> REQUEST:
Set down, exactly as written, only the lines starting with the one that holds "build_hinges()" and ending with the one that holds "return low, high".

> SOURCE MATERIAL:
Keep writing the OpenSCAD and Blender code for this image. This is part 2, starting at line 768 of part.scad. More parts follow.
---
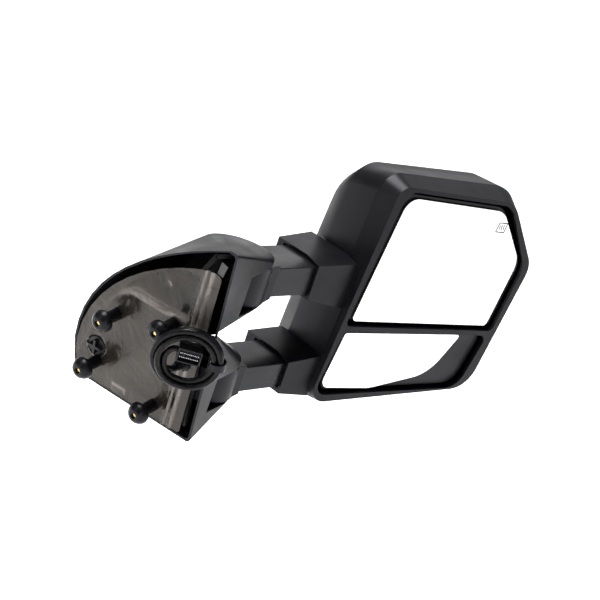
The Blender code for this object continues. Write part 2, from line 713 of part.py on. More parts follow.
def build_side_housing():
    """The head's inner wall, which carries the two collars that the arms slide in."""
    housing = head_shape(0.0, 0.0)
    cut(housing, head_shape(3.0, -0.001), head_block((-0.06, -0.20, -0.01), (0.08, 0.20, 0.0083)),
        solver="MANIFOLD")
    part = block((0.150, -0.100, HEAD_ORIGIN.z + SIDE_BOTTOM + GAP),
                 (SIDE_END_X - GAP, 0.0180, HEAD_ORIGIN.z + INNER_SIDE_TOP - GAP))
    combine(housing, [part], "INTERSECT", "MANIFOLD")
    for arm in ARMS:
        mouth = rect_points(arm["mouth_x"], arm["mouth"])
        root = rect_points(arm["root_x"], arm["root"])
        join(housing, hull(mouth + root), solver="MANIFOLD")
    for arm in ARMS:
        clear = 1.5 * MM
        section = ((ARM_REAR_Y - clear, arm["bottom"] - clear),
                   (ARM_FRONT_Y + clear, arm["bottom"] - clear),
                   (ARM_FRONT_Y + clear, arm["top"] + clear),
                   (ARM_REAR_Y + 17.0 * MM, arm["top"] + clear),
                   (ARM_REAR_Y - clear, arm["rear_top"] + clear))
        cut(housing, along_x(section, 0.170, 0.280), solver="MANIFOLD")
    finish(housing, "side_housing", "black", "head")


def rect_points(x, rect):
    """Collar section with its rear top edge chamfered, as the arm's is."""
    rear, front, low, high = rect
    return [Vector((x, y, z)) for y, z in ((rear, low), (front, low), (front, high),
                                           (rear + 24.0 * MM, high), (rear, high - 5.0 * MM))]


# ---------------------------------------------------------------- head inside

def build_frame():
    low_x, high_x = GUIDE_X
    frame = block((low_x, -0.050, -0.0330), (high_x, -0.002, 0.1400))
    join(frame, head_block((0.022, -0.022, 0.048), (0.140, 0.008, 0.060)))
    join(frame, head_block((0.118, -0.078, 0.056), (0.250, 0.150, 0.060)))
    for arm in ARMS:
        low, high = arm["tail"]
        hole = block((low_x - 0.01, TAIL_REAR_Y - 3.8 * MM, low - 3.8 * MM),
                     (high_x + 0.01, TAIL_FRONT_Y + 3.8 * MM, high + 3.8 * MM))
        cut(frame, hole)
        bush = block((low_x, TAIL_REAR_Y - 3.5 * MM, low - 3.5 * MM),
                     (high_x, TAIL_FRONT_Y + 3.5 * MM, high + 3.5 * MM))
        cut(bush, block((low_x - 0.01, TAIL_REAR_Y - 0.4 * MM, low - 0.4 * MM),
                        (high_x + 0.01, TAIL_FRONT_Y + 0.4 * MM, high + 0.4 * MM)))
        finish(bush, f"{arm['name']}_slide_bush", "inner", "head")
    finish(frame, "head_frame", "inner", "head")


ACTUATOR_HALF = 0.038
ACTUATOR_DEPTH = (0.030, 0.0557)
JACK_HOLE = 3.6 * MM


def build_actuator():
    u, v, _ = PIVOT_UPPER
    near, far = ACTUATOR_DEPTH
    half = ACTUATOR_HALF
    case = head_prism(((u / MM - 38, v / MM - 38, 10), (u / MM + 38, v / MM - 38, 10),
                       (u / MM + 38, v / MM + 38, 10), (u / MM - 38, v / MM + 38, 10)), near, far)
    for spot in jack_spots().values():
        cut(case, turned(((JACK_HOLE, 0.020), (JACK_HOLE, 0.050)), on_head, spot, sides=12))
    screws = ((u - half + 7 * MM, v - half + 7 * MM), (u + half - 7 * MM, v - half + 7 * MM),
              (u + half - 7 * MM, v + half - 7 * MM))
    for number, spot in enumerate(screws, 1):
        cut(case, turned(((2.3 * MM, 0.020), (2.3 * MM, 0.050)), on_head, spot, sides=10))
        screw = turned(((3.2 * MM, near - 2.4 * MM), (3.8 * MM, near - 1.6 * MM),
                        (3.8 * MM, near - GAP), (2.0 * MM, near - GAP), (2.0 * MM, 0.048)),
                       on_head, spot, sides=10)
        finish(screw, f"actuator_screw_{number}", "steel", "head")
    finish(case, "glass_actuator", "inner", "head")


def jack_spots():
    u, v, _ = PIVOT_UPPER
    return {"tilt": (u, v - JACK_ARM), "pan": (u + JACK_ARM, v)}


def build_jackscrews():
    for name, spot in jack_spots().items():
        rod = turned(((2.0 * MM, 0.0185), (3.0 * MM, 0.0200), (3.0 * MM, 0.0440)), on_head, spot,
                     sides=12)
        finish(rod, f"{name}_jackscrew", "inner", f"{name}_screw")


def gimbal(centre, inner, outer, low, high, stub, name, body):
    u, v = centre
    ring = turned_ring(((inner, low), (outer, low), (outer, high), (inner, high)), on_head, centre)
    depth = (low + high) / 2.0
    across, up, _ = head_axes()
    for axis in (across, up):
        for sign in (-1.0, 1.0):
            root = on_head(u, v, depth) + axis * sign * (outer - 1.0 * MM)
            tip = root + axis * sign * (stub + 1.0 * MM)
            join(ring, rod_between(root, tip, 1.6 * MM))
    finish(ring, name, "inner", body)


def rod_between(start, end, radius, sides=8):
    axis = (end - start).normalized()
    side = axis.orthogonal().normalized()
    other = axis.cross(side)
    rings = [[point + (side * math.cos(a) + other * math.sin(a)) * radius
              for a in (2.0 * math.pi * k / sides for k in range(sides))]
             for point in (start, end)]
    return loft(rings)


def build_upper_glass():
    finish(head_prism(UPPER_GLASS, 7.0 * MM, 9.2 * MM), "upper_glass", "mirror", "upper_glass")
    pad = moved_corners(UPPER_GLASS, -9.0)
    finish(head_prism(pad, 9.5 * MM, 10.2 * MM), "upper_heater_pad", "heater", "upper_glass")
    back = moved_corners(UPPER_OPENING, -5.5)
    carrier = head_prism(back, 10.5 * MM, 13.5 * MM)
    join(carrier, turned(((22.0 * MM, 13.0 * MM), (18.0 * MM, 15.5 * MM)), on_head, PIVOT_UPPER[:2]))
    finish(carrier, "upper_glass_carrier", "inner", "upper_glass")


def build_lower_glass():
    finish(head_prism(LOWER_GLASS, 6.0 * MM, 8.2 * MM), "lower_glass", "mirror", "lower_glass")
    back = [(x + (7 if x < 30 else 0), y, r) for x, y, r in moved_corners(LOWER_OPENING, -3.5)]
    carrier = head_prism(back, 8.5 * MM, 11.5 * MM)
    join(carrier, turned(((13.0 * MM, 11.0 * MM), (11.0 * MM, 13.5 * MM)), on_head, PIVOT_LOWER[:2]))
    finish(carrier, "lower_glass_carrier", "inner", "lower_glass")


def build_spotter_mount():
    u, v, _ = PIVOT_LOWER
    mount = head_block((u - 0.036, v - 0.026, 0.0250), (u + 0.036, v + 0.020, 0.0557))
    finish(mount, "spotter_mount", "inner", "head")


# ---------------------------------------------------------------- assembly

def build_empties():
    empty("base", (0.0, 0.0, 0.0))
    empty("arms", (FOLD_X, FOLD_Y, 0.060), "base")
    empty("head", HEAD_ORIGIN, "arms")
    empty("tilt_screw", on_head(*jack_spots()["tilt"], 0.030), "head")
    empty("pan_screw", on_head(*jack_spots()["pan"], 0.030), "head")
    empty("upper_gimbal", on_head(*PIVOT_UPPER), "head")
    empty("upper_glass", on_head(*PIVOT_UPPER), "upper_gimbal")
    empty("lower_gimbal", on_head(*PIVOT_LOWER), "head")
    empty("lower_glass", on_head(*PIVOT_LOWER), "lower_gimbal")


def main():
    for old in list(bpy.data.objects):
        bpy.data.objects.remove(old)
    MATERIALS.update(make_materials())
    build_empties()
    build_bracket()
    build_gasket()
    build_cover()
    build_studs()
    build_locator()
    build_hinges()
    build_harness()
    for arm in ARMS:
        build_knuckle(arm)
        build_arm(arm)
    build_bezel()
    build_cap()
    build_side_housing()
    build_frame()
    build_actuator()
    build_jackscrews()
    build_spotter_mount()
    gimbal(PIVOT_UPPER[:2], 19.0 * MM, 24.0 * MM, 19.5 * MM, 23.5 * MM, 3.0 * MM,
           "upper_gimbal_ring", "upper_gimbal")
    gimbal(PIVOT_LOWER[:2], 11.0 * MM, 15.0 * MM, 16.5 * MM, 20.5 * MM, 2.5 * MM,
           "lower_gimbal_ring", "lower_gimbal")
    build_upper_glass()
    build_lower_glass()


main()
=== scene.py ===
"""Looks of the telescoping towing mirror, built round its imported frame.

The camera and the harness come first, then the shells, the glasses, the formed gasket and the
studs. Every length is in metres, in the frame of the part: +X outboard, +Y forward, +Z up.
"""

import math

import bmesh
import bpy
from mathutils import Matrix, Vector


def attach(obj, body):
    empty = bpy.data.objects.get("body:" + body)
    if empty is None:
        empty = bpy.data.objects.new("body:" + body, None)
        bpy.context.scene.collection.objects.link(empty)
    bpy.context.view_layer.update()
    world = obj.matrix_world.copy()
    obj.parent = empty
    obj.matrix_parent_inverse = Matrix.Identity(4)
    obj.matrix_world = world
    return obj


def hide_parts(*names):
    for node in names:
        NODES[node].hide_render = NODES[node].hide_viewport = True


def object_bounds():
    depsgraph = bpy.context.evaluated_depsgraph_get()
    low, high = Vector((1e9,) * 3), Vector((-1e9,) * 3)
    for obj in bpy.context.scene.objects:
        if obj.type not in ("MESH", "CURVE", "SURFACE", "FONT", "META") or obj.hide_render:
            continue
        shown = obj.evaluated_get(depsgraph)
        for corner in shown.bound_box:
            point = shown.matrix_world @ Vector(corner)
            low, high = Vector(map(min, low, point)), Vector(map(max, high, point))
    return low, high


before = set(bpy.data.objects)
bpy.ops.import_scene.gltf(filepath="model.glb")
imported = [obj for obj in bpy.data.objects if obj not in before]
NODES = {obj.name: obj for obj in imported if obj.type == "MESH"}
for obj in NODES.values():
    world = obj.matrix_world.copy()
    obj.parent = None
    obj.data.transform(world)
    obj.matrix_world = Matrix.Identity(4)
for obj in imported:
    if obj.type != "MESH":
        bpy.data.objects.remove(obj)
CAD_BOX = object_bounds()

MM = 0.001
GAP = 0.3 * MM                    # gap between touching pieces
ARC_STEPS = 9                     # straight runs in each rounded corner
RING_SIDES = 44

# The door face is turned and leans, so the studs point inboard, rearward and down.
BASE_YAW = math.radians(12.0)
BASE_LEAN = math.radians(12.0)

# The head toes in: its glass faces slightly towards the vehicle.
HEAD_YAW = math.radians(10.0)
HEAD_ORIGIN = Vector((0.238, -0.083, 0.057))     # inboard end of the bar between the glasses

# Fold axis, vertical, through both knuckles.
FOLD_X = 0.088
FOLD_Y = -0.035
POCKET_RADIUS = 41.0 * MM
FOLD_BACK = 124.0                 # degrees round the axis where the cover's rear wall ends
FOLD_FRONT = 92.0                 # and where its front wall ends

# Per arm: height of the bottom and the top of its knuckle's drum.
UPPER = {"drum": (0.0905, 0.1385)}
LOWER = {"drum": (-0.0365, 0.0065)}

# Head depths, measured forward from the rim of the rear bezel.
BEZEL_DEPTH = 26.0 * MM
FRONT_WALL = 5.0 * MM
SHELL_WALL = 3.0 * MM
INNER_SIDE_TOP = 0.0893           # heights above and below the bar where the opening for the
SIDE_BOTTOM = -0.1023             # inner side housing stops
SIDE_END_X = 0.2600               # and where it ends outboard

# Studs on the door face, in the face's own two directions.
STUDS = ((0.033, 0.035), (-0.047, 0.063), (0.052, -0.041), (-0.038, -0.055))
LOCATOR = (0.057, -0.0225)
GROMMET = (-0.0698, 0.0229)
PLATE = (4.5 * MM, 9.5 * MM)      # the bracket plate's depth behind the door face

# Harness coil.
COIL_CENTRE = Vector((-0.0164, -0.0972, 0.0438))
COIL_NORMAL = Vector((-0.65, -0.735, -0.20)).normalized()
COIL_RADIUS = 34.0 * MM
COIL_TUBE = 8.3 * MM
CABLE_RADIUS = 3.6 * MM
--
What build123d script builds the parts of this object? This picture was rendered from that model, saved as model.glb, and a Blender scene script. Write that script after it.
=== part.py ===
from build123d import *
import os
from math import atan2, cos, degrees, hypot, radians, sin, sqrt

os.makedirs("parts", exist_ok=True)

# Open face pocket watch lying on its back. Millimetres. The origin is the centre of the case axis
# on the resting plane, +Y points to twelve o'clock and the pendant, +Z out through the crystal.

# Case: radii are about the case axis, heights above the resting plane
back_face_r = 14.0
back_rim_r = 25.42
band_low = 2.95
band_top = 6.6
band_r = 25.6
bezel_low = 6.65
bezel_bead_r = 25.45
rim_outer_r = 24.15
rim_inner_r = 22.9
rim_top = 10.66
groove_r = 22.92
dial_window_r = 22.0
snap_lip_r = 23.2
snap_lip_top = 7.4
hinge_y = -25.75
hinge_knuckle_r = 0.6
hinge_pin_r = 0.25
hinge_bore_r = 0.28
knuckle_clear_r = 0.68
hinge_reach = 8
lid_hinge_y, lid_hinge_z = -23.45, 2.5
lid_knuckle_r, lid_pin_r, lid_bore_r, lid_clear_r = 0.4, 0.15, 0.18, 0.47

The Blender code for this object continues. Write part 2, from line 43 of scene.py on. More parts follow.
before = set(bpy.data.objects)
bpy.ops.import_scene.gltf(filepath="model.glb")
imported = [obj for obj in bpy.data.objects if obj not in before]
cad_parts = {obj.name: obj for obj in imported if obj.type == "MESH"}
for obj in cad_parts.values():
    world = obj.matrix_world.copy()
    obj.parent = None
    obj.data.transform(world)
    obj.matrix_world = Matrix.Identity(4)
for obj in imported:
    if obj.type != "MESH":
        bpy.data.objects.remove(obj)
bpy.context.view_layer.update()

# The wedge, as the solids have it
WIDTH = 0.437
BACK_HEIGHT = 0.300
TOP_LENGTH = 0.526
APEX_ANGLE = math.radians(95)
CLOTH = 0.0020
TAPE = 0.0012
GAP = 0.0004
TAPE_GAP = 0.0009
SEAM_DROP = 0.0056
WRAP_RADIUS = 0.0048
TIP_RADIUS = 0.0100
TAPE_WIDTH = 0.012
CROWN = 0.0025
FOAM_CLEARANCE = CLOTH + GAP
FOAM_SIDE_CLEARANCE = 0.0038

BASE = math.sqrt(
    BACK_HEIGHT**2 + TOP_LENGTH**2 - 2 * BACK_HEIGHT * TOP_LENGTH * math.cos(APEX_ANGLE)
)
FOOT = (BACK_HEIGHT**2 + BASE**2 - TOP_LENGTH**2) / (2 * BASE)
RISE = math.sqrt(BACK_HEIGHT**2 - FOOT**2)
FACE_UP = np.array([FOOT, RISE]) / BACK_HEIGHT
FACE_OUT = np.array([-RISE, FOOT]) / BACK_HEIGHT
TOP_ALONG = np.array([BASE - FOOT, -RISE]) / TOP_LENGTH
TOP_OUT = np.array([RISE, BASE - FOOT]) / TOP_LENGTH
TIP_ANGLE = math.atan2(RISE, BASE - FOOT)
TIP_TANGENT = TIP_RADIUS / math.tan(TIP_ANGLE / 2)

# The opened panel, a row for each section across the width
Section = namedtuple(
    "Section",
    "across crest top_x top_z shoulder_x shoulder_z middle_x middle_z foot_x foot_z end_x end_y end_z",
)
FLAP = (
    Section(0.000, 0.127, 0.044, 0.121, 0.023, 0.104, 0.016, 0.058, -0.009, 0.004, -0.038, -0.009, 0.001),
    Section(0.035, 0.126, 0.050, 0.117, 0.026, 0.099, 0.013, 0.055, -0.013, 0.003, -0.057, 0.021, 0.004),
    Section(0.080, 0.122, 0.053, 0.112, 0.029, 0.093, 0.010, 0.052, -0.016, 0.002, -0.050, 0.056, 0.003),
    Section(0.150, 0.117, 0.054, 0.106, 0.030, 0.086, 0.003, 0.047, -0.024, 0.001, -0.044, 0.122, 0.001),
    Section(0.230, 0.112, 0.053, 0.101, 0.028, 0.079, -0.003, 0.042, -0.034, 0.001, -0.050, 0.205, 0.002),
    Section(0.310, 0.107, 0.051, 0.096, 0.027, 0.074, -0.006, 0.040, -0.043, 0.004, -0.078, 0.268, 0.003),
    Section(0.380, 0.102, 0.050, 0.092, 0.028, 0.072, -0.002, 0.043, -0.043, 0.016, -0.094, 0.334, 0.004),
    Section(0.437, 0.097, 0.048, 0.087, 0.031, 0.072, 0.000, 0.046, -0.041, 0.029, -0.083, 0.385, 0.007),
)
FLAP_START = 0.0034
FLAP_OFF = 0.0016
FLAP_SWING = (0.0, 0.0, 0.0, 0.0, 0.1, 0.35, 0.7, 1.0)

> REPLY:
    build_hinges()
    build_harness()
    for arm in ARMS:
        build_knuckle(arm)
        build_arm(arm)
    build_bezel()
    build_cap()
    build_side_housing()
    build_frame()
    build_actuator()
    build_jackscrews()
    build_spotter_mount()
    gimbal(PIVOT_UPPER[:2], 19.0 * MM, 24.0 * MM, 19.5 * MM, 23.5 * MM, 3.0 * MM,
           "upper_gimbal_ring", "upper_gimbal")
    gimbal(PIVOT_LOWER[:2], 11.0 * MM, 15.0 * MM, 16.5 * MM, 20.5 * MM, 2.5 * MM,
           "lower_gimbal_ring", "lower_gimbal")
    build_upper_glass()
    build_lower_glass()


main()
=== scene.py ===
"""Looks of the telescoping towing mirror, built round its imported frame.

The camera and the harness come first, then the shells, the glasses, the formed gasket and the
studs. Every length is in metres, in the frame of the part: +X outboard, +Y forward, +Z up.
"""

import math

import bmesh
import bpy
from mathutils import Matrix, Vector


def attach(obj, body):
    empty = bpy.data.objects.get("body:" + body)
    if empty is None:
        empty = bpy.data.objects.new("body:" + body, None)
        bpy.context.scene.collection.objects.link(empty)
    bpy.context.view_layer.update()
    world = obj.matrix_world.copy()
    obj.parent = empty
    obj.matrix_parent_inverse = Matrix.Identity(4)
    obj.matrix_world = world
    return obj


def hide_parts(*names):
    for node in names:
        NODES[node].hide_render = NODES[node].hide_viewport = True


def object_bounds():
    depsgraph = bpy.context.evaluated_depsgraph_get()
    low, high = Vector((1e9,) * 3), Vector((-1e9,) * 3)
    for obj in bpy.context.scene.objects:
        if obj.type not in ("MESH", "CURVE", "SURFACE", "FONT", "META") or obj.hide_render:
            continue
        shown = obj.evaluated_get(depsgraph)
        for corner in shown.bound_box:
            point = shown.matrix_world @ Vector(corner)
            low, high = Vector(map(min, low, point)), Vector(map(max, high, point))
    return low, high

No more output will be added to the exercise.